In the past week about 50 Lebanese have died in fighting between Hezbollah and Sunni militants. I can't find the stats anywhere in newspaper reports of how many were civilians and how many were Sunni and how many were Shia. I'm wondering if Dan could let us know which side had the greater number of casualties and whether these stats help in determining which side has the morally superior claim.

Anonymous said...

according to the latest reports in haaretz the death toll from the violence is 81

Anonymous said...

Noah Pollack wrote in an article about the Gaza beach tragedy (which O'Loughlin blames on Israel in his article ignoring evidence to the contrary) that the battle in this conflict "is over images, narratives, and beliefs, and the tactics and strategies required to fight it bear little resemblance to conventional war."

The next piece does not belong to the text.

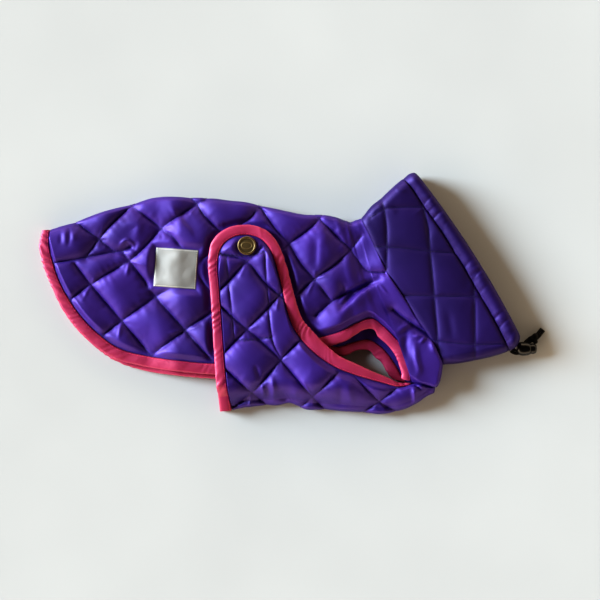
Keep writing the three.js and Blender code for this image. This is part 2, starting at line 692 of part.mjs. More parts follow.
// The stopper knot, a bead that both strands run through.
function cordKnot() {
  const knot = new THREE.SphereGeometry(1, 16, 10);
  knot.scale(KNOT.halfLength, KNOT.halfWidth, KNOT.halfHeight);
  knot.rotateZ(radians(32));
  knot.translate(KNOT.x, KNOT.y, KNOT.halfHeight + 0.1);
  return cutAway(knot, cordChannel());
}

const meshOf = (name, geometry, finish) => {
  const mesh = new THREE.Mesh(geometry, new THREE.MeshStandardMaterial(finish));
  mesh.name = name;
  return mesh;
};

const coat = new THREE.Group();
coat.add(meshOf('back_panel', backPanel(), FINISH.nylon));
coat.add(meshOf('belly_panel', bellyPanel(), FINISH.nylon));
coat.add(meshOf('collar', collar(), FINISH.collarNylon));
coat.add(meshOf('collar_casing', casing(), FINISH.collarNylon));
coat.add(meshOf('hem_binding_right', hemBinding('right'), FINISH.binding));
coat.add(meshOf('hem_binding_left', hemBinding('left'), FINISH.binding));
coat.add(meshOf('belly_binding_right', bellyBinding('right'), FINISH.binding));
coat.add(meshOf('belly_binding_left', bellyBinding('left'), FINISH.binding));
coat.add(meshOf('label', labelPlace(label()), FINISH.woven));

const stud = meshOf('stud_cap', studCap(), FINISH.brass);
stud.position.set(STUD.x, STUD.y, FLAP_RISE + WALL + SEAM_GAP);
coat.add(stud);

const strandOffset = (CORD_DIAMETER + CORD_GAP) / 2;
const cordPieces = new THREE.Group();
cordPieces.add(meshOf('drawcord_a', cordStrand(strandOffset), FINISH.cord));
cordPieces.add(meshOf('drawcord_b', cordStrand(-strandOffset), FINISH.cord));
cordPieces.add(meshOf('cord_lock_barrel', lockBarrel(), FINISH.black));
cordPieces.add(meshOf('cord_lock_button', lockButton(), FINISH.black));
cordPieces.add(meshOf('cord_knot', cordKnot(), FINISH.cord));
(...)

O'Loughlin's work at the Age indicates that he fought this battle not on the Palestinian side but on the side of terrorism. He has done a disservice to both the Palestinians and the Israelis by covering for what he usually called the militants and their destructive force.

How refreshing it is to pick up the Age now that he's gone.

Anonymous said...

Therein lies the sadness of the confession of this lame-duck journalist who laments the destruction of a bar where they serve grog to foreigners by "unknown gunmen". But what of the fire-bombing of churches, the attacks on Christian schools or an investigation into why Christians are leaving Gaza and the West Bank in their droves and why Israel is the only place in the Middle East where the Christian population is increasing?

I wonder how many newspapers in the west will pick up this story -

Assailants set off bomb outside Christian school in Gaza by The Associated Press -

http://www.haaretz.com/hasen/spages/984258.html

Friday's bombing was not the first attack on the school run by the Rosary Sisters. The school was ransacked in June, 2007, along with the nuns' adjacent convent, during a week of intense fighting that ended with Hamas' seizure of power.

About 3,200 Christians live in Gaza among 1.4 million Muslims. Relations between Christians and Muslims have traditionally been good, and Christians have held a respected place in Gaza's society as members of the territory's small elite, running schools, hospitals and businesses.

But the tiny community has grown increasingly uneasy since Hamas routed forces of the secular Fatah movement and became the sole power in the territory.


Now that Ed's not around any more will Jaspan think it's worthy of coverage?